Simply put … why does 2 outdo 5?

Any other alternative would be unworkable IMO. Imagine an observation of a monarch, which regularly has 3-5 species level IDs (e.g. https://www.inaturalist.org/observations/199693728). I’ve seen up to 10 agreeing species level IDs. A monarch researcher is trying to identify monarchs to subspecies to improve data accuracy–now they must wait for 5 to 10 users to agree with the subspecies before the subspecies becomes the community taxon. Even if we changed it from 2 to 3, it would mean that iNaturalist would have dramatically fewer RG subspecies observations, which would be a big loss.

On another note, it’s not that 2 are outdoing 5, any more than two species level IDs outdo 5 genus level IDs. It’s refinement, not over riding.


I like the way iNaturalist works, at least regarding species and subspecies/varieties. Often I see observations for which I know the species and have no reason to disagree with the subspecies, but can’t ID to subspecies, either.
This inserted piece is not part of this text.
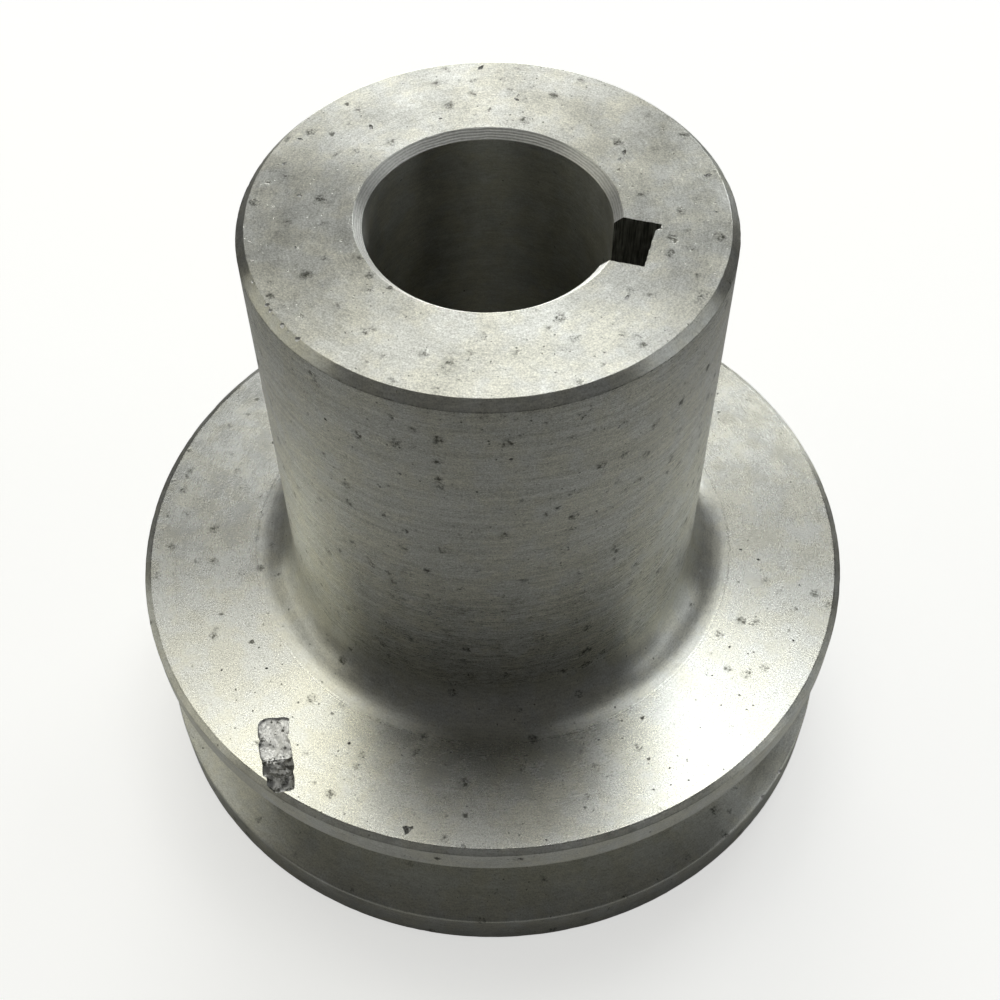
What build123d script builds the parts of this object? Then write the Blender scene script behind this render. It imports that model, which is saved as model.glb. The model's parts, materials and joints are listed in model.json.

I like that I can agree to the species and it will go RG at the subspecies level (which is usually correct).


I really don’t understand the problem. it’s not as if these are identifications of subspecies of a different species. as has essentially been noted, every single other taxonomic rank works this way in terms of “narrowing without any disagreement”.


There’s no problem. I just didn’t understand the process where a minority set of observations out ranks the species specific identifications. I see how the system works. It’s definitely a Taiga Merlin so no need to change it but this is the expected subspecies. I see more importance identifying to subspecies when the subspecies is unusual for the area.


IMO this is a pretty serious problem, People love to post to subspecies, but they do so with less knowledge than they really need to do so. iNat often suggests the subspecies, so people will think, Cool! and use it. Also, if you post a subspecies ID, even if you’re acting on incomplete information (such as iNat suggesting it but you don’t know what you’re doing) and I follow up with a general ID, it will ask me if I can ID to subspecies and I will say no, but it will go ahead and default to subspecies. There is clear disagreement and one ID is harder, less likely, and requires more specialized knowledge, but iNat picks that one.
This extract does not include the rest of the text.